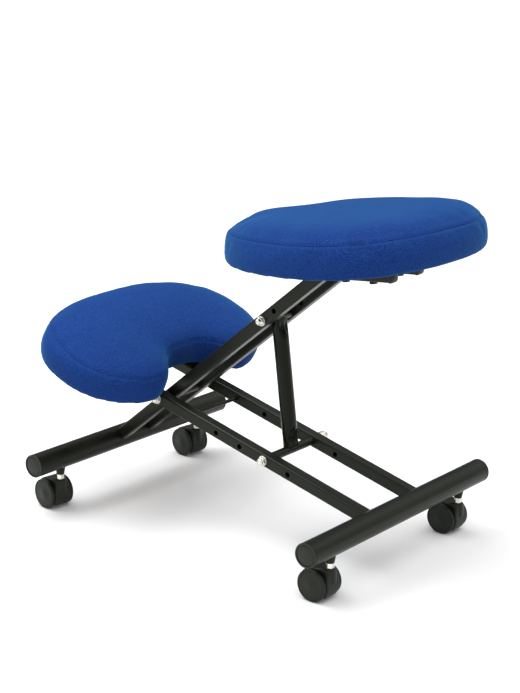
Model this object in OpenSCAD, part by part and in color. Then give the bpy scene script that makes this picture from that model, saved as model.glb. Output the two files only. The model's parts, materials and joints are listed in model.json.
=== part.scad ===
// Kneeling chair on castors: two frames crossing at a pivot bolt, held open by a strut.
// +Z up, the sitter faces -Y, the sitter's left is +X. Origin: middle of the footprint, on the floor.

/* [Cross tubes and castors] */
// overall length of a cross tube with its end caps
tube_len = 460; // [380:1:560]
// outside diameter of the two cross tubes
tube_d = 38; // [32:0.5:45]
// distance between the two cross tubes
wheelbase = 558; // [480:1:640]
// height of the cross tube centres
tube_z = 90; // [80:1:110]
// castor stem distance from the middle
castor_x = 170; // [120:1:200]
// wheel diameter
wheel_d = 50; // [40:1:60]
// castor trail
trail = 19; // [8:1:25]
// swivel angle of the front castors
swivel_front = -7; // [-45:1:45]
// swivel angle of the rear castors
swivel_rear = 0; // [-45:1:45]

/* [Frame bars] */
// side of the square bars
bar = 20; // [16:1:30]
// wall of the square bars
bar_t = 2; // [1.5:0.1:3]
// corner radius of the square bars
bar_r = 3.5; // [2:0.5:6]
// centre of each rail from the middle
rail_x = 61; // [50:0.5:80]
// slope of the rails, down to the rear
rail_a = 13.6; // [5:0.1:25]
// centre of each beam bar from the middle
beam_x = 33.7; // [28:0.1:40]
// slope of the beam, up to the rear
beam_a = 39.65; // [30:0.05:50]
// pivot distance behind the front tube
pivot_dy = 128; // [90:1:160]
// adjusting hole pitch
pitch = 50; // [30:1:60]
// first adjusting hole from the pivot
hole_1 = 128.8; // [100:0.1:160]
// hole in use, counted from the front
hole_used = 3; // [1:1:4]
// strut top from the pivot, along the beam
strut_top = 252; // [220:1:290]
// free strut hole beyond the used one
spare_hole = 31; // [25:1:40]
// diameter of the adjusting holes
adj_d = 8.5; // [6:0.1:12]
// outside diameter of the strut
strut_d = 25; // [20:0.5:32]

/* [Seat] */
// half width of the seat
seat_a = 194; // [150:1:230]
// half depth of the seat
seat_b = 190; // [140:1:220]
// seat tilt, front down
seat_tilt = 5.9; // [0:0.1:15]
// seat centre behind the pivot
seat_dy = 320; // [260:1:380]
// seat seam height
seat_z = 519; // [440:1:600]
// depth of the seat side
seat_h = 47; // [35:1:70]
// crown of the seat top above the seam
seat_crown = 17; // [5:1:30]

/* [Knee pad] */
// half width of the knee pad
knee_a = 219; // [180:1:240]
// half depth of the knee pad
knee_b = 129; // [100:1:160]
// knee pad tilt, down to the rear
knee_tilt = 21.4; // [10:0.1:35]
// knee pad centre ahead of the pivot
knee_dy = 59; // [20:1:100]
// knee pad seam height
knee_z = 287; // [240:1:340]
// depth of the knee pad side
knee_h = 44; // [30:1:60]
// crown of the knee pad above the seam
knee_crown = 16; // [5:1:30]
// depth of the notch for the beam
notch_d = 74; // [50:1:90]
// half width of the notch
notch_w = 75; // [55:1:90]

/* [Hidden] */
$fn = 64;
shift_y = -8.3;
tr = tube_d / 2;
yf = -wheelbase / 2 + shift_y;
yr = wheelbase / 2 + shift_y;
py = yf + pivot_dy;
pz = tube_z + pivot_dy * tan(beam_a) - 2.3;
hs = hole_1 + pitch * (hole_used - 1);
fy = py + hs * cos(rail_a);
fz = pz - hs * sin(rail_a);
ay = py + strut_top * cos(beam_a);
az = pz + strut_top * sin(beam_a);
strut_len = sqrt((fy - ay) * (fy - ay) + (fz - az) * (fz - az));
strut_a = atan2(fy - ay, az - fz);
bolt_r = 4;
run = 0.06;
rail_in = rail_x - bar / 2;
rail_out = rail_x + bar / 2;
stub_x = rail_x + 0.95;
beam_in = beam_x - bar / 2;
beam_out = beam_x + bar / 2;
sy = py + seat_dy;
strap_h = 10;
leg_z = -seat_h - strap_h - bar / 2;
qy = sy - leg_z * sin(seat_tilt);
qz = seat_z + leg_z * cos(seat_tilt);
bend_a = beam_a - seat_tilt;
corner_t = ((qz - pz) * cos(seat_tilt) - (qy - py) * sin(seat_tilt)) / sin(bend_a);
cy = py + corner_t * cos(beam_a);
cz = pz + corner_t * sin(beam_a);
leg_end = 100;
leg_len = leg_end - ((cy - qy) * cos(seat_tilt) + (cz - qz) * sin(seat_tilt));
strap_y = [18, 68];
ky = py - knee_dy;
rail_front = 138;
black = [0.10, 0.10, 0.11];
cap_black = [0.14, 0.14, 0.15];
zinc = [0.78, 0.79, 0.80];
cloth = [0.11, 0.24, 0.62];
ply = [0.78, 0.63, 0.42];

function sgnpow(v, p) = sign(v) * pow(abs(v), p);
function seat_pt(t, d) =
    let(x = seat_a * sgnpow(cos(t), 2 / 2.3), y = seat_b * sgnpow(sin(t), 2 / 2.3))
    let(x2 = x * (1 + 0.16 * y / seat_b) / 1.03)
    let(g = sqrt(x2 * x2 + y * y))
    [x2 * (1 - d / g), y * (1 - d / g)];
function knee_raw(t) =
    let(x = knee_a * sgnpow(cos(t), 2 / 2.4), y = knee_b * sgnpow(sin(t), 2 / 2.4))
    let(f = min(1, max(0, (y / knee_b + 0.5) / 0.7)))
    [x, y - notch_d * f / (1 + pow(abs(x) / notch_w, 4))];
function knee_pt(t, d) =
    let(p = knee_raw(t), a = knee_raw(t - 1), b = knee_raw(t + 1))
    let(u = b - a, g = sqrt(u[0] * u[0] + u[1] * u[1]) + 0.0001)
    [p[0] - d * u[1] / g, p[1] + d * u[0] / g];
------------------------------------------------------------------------
▶ **Description of the task**: Every line of the data above should be reproduced word for word.

▶ **The answer**:
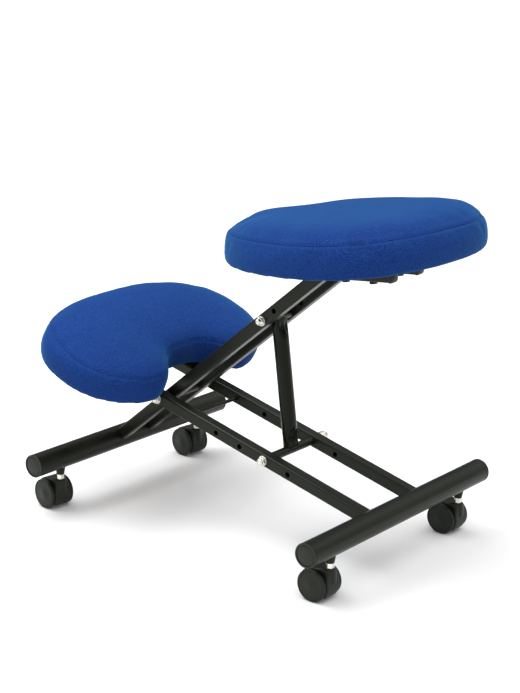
Model this object in OpenSCAD, part by part and in color. Then give the bpy scene script that makes this picture from that model, saved as model.glb. Output the two files only. The model's parts, materials and joints are listed in model.json.
=== part.scad ===
// Kneeling chair on castors: two frames crossing at a pivot bolt, held open by a strut.
// +Z up, the sitter faces -Y, the sitter's left is +X. Origin: middle of the footprint, on the floor.

/* [Cross tubes and castors] */
// overall length of a cross tube with its end caps
tube_len = 460; // [380:1:560]
// outside diameter of the two cross tubes
tube_d = 38; // [32:0.5:45]
// distance between the two cross tubes
wheelbase = 558; // [480:1:640]
// height of the cross tube centres
tube_z = 90; // [80:1:110]
// castor stem distance from the middle
castor_x = 170; // [120:1:200]
// wheel diameter
wheel_d = 50; // [40:1:60]
// castor trail
trail = 19; // [8:1:25]
// swivel angle of the front castors
swivel_front = -7; // [-45:1:45]
// swivel angle of the rear castors
swivel_rear = 0; // [-45:1:45]

/* [Frame bars] */
// side of the square bars
bar = 20; // [16:1:30]
// wall of the square bars
bar_t = 2; // [1.5:0.1:3]
// corner radius of the square bars
bar_r = 3.5; // [2:0.5:6]
// centre of each rail from the middle
rail_x = 61; // [50:0.5:80]
// slope of the rails, down to the rear
rail_a = 13.6; // [5:0.1:25]
// centre of each beam bar from the middle
beam_x = 33.7; // [28:0.1:40]
// slope of the beam, up to the rear
beam_a = 39.65; // [30:0.05:50]
// pivot distance behind the front tube
pivot_dy = 128; // [90:1:160]
// adjusting hole pitch
pitch = 50; // [30:1:60]
// first adjusting hole from the pivot
hole_1 = 128.8; // [100:0.1:160]
// hole in use, counted from the front
hole_used = 3; // [1:1:4]
// strut top from the pivot, along the beam
strut_top = 252; // [220:1:290]
// free strut hole beyond the used one
spare_hole = 31; // [25:1:40]
// diameter of the adjusting holes
adj_d = 8.5; // [6:0.1:12]
// outside diameter of the strut
strut_d = 25; // [20:0.5:32]

/* [Seat] */
// half width of the seat
seat_a = 194; // [150:1:230]
// half depth of the seat
seat_b = 190; // [140:1:220]
// seat tilt, front down
seat_tilt = 5.9; // [0:0.1:15]
// seat centre behind the pivot
seat_dy = 320; // [260:1:380]
// seat seam height
seat_z = 519; // [440:1:600]
// depth of the seat side
seat_h = 47; // [35:1:70]
// crown of the seat top above the seam
seat_crown = 17; // [5:1:30]

/* [Knee pad] */
// half width of the knee pad
knee_a = 219; // [180:1:240]
// half depth of the knee pad
knee_b = 129; // [100:1:160]
// knee pad tilt, down to the rear
knee_tilt = 21.4; // [10:0.1:35]
// knee pad centre ahead of the pivot
knee_dy = 59; // [20:1:100]
// knee pad seam height
knee_z = 287; // [240:1:340]
// depth of the knee pad side
knee_h = 44; // [30:1:60]
// crown of the knee pad above the seam
knee_crown = 16; // [5:1:30]
// depth of the notch for the beam
notch_d = 74; // [50:1:90]
// half width of the notch
notch_w = 75; // [55:1:90]

/* [Hidden] */
$fn = 64;
shift_y = -8.3;
tr = tube_d / 2;
yf = -wheelbase / 2 + shift_y;
yr = wheelbase / 2 + shift_y;
py = yf + pivot_dy;
pz = tube_z + pivot_dy * tan(beam_a) - 2.3;
hs = hole_1 + pitch * (hole_used - 1);
fy = py + hs * cos(rail_a);
fz = pz - hs * sin(rail_a);
ay = py + strut_top * cos(beam_a);
az = pz + strut_top * sin(beam_a);
strut_len = sqrt((fy - ay) * (fy - ay) + (fz - az) * (fz - az));
strut_a = atan2(fy - ay, az - fz);
bolt_r = 4;
run = 0.06;
rail_in = rail_x - bar / 2;
rail_out = rail_x + bar / 2;
stub_x = rail_x + 0.95;
beam_in = beam_x - bar / 2;
beam_out = beam_x + bar / 2;
sy = py + seat_dy;
strap_h = 10;
leg_z = -seat_h - strap_h - bar / 2;
qy = sy - leg_z * sin(seat_tilt);
qz = seat_z + leg_z * cos(seat_tilt);
bend_a = beam_a - seat_tilt;
corner_t = ((qz - pz) * cos(seat_tilt) - (qy - py) * sin(seat_tilt)) / sin(bend_a);
cy = py + corner_t * cos(beam_a);
cz = pz + corner_t * sin(beam_a);
leg_end = 100;
leg_len = leg_end - ((cy - qy) * cos(seat_tilt) + (cz - qz) * sin(seat_tilt));
strap_y = [18, 68];
ky = py - knee_dy;
rail_front = 138;
black = [0.10, 0.10, 0.11];
cap_black = [0.14, 0.14, 0.15];
zinc = [0.78, 0.79, 0.80];
cloth = [0.11, 0.24, 0.62];
ply = [0.78, 0.63, 0.42];

function sgnpow(v, p) = sign(v) * pow(abs(v), p);
function seat_pt(t, d) =
    let(x = seat_a * sgnpow(cos(t), 2 / 2.3), y = seat_b * sgnpow(sin(t), 2 / 2.3))
    let(x2 = x * (1 + 0.16 * y / seat_b) / 1.03)
    let(g = sqrt(x2 * x2 + y * y))
    [x2 * (1 - d / g), y * (1 - d / g)];
function knee_raw(t) =
    let(x = knee_a * sgnpow(cos(t), 2 / 2.4), y = knee_b * sgnpow(sin(t), 2 / 2.4))
    let(f = min(1, max(0, (y / knee_b + 0.5) / 0.7)))
    [x, y - notch_d * f / (1 + pow(abs(x) / notch_w, 4))];
function knee_pt(t, d) =
    let(p = knee_raw(t), a = knee_raw(t - 1), b = knee_raw(t + 1))
    let(u = b - a, g = sqrt(u[0] * u[0] + u[1] * u[1]) + 0.0001)
    [p[0] - d * u[1] / g, p[1] + d * u[0] / g];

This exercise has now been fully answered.